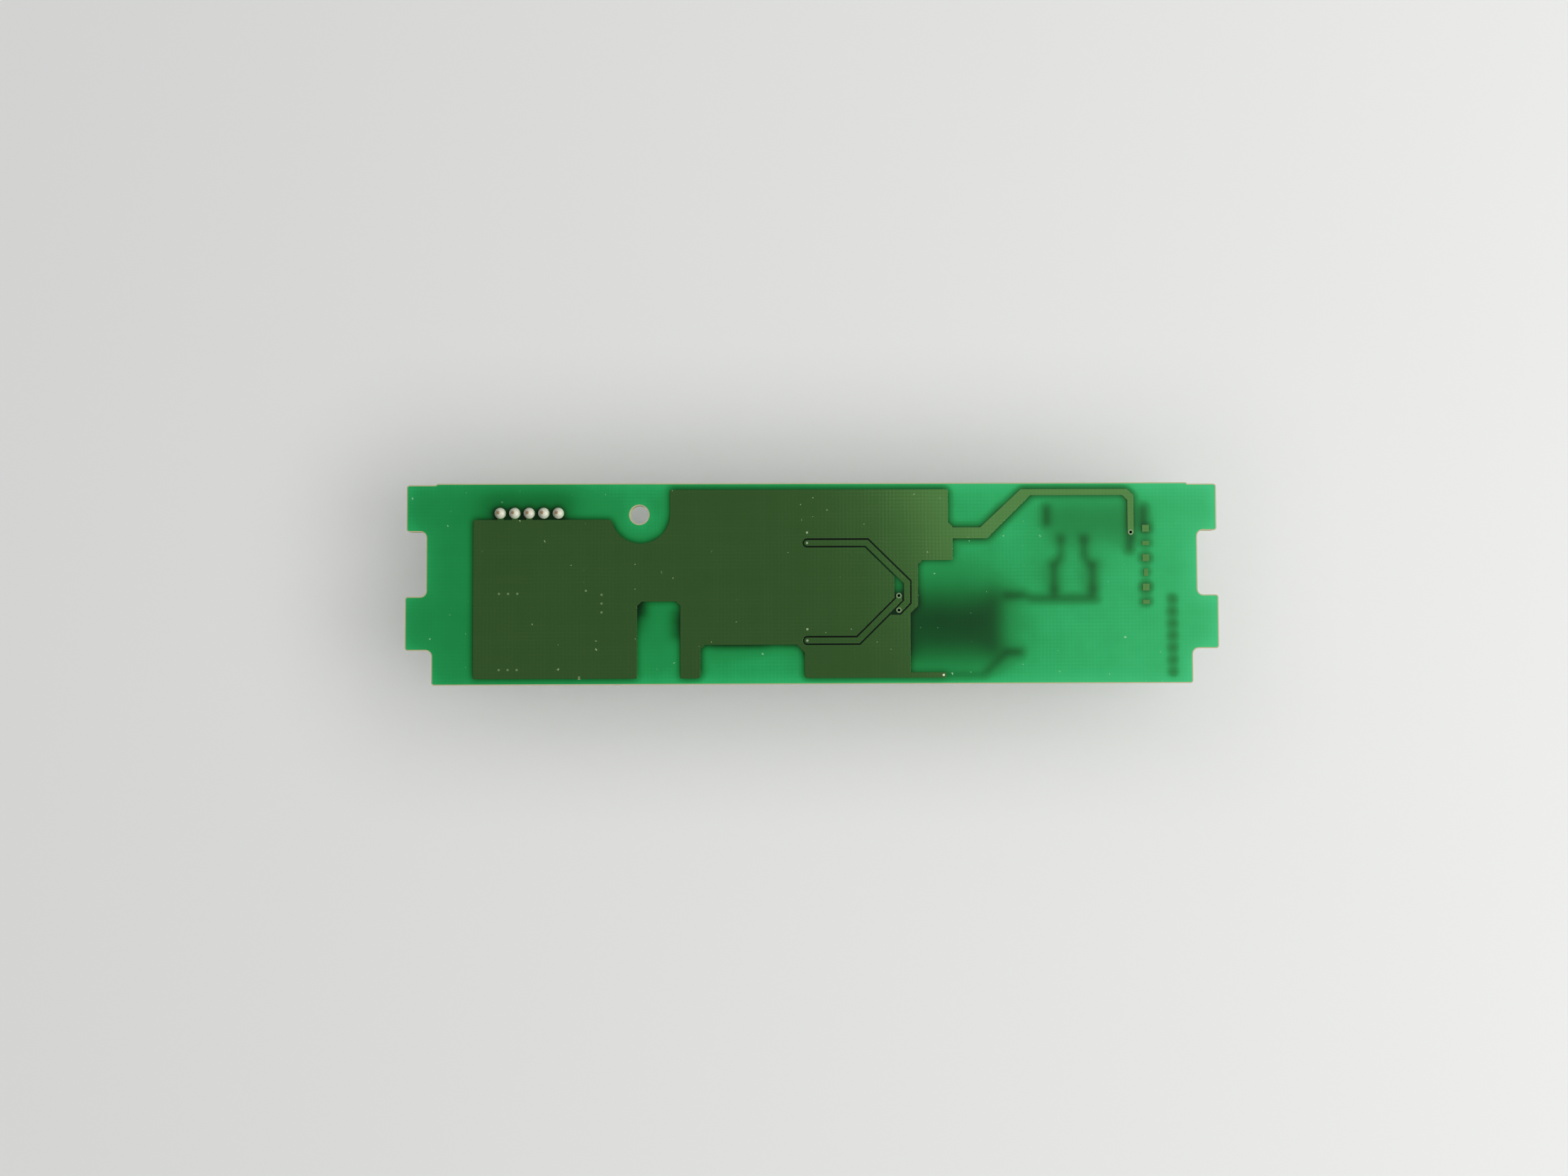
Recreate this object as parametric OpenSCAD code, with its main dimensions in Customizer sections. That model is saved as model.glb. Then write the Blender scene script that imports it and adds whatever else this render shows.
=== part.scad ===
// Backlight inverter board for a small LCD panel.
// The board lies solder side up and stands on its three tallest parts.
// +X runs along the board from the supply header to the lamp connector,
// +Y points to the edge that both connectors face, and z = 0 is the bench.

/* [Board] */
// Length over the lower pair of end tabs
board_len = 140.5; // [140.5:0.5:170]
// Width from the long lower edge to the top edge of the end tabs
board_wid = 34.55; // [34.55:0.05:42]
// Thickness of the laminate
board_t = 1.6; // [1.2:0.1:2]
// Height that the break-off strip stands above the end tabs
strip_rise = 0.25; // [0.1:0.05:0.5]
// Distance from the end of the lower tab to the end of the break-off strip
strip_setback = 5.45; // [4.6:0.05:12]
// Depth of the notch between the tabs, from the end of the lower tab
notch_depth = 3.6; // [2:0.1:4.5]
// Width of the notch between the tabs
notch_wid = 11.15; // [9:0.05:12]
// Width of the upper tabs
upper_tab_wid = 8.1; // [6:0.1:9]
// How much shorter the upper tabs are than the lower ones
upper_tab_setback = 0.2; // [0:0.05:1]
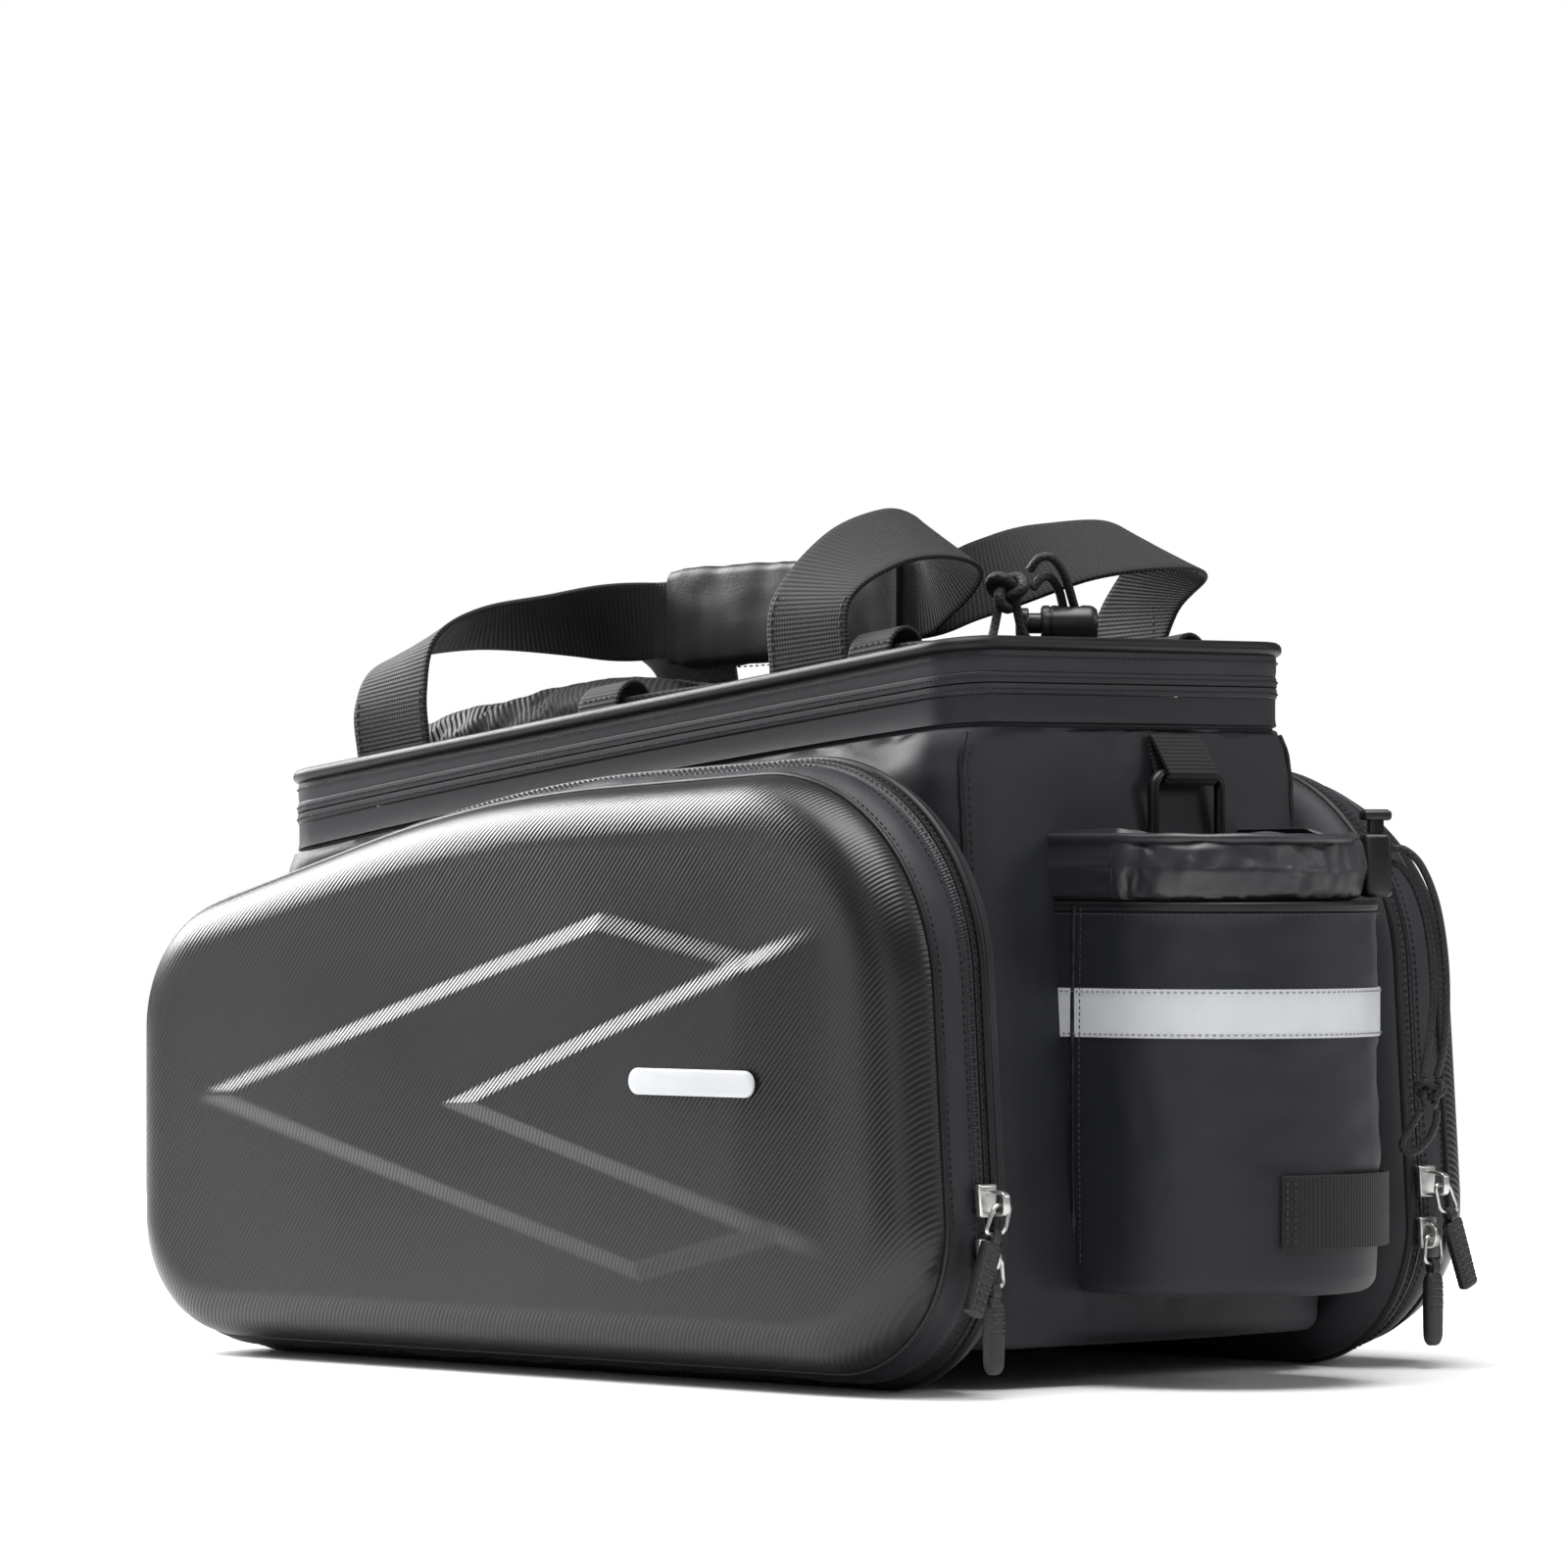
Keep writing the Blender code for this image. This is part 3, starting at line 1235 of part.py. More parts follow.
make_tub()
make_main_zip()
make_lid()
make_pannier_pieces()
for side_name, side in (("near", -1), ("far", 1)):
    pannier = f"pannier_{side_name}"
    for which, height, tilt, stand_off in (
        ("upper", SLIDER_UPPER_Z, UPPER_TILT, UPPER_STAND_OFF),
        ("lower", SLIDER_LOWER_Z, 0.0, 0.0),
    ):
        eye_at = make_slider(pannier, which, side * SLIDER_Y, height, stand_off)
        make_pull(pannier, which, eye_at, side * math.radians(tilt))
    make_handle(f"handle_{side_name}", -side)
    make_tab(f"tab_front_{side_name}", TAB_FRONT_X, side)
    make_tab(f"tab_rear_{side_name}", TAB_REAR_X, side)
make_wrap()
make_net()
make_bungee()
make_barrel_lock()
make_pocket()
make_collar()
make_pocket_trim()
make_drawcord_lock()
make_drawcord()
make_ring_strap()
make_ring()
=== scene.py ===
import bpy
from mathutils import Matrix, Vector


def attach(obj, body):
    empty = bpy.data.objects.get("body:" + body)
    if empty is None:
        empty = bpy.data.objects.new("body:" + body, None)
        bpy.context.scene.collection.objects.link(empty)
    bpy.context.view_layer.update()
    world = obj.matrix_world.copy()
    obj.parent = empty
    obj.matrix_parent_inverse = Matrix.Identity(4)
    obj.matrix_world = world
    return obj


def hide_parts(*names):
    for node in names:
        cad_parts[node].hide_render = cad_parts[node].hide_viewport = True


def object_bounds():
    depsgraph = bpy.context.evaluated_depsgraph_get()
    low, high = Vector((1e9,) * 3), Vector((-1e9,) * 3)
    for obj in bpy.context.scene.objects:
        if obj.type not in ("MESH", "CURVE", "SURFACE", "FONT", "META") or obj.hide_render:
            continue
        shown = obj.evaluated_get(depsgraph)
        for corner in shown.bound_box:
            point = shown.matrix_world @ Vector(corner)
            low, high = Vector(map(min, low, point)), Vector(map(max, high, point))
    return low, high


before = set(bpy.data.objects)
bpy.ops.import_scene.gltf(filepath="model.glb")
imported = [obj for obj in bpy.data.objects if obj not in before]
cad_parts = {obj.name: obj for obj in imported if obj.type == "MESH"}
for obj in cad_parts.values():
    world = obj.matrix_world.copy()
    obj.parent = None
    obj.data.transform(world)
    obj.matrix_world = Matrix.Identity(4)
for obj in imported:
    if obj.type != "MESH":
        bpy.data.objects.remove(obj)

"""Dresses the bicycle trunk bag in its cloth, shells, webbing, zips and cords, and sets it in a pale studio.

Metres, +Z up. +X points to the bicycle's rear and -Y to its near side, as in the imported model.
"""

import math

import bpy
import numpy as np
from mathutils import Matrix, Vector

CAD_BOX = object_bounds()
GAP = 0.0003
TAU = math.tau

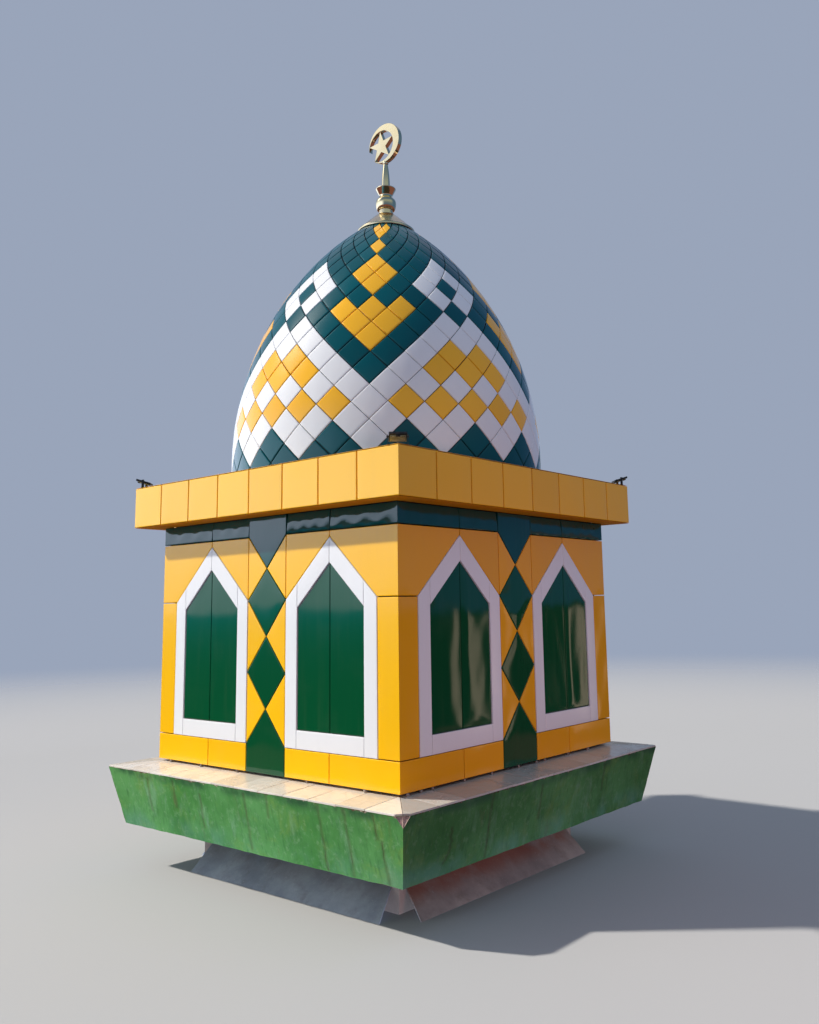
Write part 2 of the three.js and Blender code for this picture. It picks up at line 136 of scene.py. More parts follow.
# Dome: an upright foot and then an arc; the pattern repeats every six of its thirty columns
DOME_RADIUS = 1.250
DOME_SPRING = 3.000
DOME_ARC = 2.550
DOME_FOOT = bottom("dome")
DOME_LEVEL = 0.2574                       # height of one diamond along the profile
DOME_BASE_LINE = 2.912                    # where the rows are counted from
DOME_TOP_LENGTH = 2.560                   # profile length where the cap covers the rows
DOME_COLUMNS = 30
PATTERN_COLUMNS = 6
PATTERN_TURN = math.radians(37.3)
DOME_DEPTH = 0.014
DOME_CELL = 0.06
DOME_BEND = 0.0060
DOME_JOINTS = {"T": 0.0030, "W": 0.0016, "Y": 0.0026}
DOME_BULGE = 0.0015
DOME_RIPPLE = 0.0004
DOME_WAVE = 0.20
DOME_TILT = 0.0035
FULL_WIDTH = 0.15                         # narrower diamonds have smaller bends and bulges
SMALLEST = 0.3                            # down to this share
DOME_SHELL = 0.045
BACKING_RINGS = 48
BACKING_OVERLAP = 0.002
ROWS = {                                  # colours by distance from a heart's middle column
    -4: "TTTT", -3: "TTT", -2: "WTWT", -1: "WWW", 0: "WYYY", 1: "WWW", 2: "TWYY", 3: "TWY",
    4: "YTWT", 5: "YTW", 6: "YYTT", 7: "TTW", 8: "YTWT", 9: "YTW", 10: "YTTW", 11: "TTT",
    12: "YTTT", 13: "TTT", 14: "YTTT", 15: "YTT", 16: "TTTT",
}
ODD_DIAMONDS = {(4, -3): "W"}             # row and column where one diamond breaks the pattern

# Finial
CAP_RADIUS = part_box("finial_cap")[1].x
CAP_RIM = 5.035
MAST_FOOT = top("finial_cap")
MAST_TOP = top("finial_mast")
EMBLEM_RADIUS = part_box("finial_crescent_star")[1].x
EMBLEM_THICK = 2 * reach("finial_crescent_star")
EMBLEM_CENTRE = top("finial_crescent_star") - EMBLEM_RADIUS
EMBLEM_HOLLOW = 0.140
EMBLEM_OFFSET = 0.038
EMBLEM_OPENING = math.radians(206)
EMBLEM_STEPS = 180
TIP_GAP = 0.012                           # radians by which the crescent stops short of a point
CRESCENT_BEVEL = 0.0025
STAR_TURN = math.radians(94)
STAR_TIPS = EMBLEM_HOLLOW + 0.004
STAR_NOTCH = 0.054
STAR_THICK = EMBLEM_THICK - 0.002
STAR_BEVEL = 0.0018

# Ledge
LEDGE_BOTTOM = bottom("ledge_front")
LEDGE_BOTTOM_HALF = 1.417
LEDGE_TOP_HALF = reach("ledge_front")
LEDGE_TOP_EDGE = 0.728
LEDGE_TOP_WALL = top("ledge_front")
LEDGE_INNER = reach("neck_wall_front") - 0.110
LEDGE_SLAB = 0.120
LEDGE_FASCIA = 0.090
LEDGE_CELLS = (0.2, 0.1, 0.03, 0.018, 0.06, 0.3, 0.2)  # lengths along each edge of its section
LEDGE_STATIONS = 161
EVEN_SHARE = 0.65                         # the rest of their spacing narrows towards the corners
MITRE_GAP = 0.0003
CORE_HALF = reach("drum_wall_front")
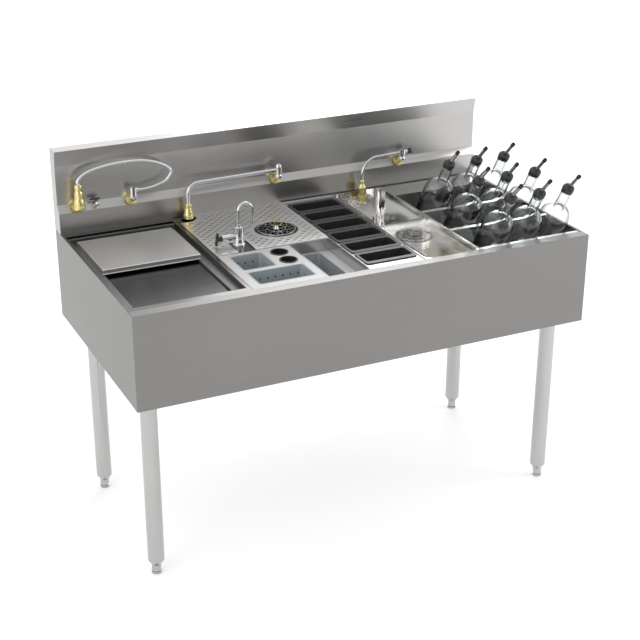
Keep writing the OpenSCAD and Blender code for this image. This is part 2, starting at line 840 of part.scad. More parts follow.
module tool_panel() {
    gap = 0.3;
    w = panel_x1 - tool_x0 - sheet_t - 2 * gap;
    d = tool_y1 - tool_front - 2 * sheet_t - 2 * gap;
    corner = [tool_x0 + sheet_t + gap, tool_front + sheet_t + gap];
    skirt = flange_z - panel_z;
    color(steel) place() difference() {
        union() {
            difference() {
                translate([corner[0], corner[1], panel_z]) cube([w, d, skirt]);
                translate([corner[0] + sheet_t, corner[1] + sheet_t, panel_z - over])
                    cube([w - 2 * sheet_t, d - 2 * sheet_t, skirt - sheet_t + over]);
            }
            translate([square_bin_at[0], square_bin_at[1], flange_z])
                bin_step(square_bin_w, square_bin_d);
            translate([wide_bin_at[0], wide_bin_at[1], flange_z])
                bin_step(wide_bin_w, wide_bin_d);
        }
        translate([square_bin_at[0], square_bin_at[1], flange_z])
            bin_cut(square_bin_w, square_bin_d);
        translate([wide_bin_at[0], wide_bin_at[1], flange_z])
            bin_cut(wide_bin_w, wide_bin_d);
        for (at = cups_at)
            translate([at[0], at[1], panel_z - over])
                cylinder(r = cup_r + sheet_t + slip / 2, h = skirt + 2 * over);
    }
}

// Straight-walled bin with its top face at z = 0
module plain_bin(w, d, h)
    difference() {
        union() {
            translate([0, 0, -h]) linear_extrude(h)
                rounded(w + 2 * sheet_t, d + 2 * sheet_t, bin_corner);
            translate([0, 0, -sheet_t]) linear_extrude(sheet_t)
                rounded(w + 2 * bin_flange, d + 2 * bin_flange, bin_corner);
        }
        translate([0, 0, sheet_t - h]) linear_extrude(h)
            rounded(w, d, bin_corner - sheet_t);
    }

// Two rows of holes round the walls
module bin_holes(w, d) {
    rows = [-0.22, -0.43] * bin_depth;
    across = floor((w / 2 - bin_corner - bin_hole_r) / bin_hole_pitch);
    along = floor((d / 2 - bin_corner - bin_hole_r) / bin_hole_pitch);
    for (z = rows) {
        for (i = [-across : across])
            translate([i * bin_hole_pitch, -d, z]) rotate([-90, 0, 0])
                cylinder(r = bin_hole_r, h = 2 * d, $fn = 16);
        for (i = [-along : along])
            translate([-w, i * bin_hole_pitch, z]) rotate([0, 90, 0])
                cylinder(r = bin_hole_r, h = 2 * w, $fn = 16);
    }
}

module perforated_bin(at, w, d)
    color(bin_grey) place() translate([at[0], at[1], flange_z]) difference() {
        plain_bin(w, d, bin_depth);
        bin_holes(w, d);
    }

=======

As listed above, the lines from the line with "make_collar()" to the line with "import math" are to be echoed exactly, with both ends included and nothing added.

make_collar()
make_pocket_trim()
make_drawcord_lock()
make_drawcord()
make_ring_strap()
make_ring()
=== scene.py ===
import bpy
from mathutils import Matrix, Vector


def attach(obj, body):
    empty = bpy.data.objects.get("body:" + body)
    if empty is None:
        empty = bpy.data.objects.new("body:" + body, None)
        bpy.context.scene.collection.objects.link(empty)
    bpy.context.view_layer.update()
    world = obj.matrix_world.copy()
    obj.parent = empty
    obj.matrix_parent_inverse = Matrix.Identity(4)
    obj.matrix_world = world
    return obj


def hide_parts(*names):
    for node in names:
        cad_parts[node].hide_render = cad_parts[node].hide_viewport = True


def object_bounds():
    depsgraph = bpy.context.evaluated_depsgraph_get()
    low, high = Vector((1e9,) * 3), Vector((-1e9,) * 3)
    for obj in bpy.context.scene.objects:
        if obj.type not in ("MESH", "CURVE", "SURFACE", "FONT", "META") or obj.hide_render:
            continue
        shown = obj.evaluated_get(depsgraph)
        for corner in shown.bound_box:
            point = shown.matrix_world @ Vector(corner)
            low, high = Vector(map(min, low, point)), Vector(map(max, high, point))
    return low, high


before = set(bpy.data.objects)
bpy.ops.import_scene.gltf(filepath="model.glb")
imported = [obj for obj in bpy.data.objects if obj not in before]
cad_parts = {obj.name: obj for obj in imported if obj.type == "MESH"}
for obj in cad_parts.values():
    world = obj.matrix_world.copy()
    obj.parent = None
    obj.data.transform(world)
    obj.matrix_world = Matrix.Identity(4)
for obj in imported:
    if obj.type != "MESH":
        bpy.data.objects.remove(obj)

"""Dresses the bicycle trunk bag in its cloth, shells, webbing, zips and cords, and sets it in a pale studio.

Metres, +Z up. +X points to the bicycle's rear and -Y to its near side, as in the imported model.
"""

import math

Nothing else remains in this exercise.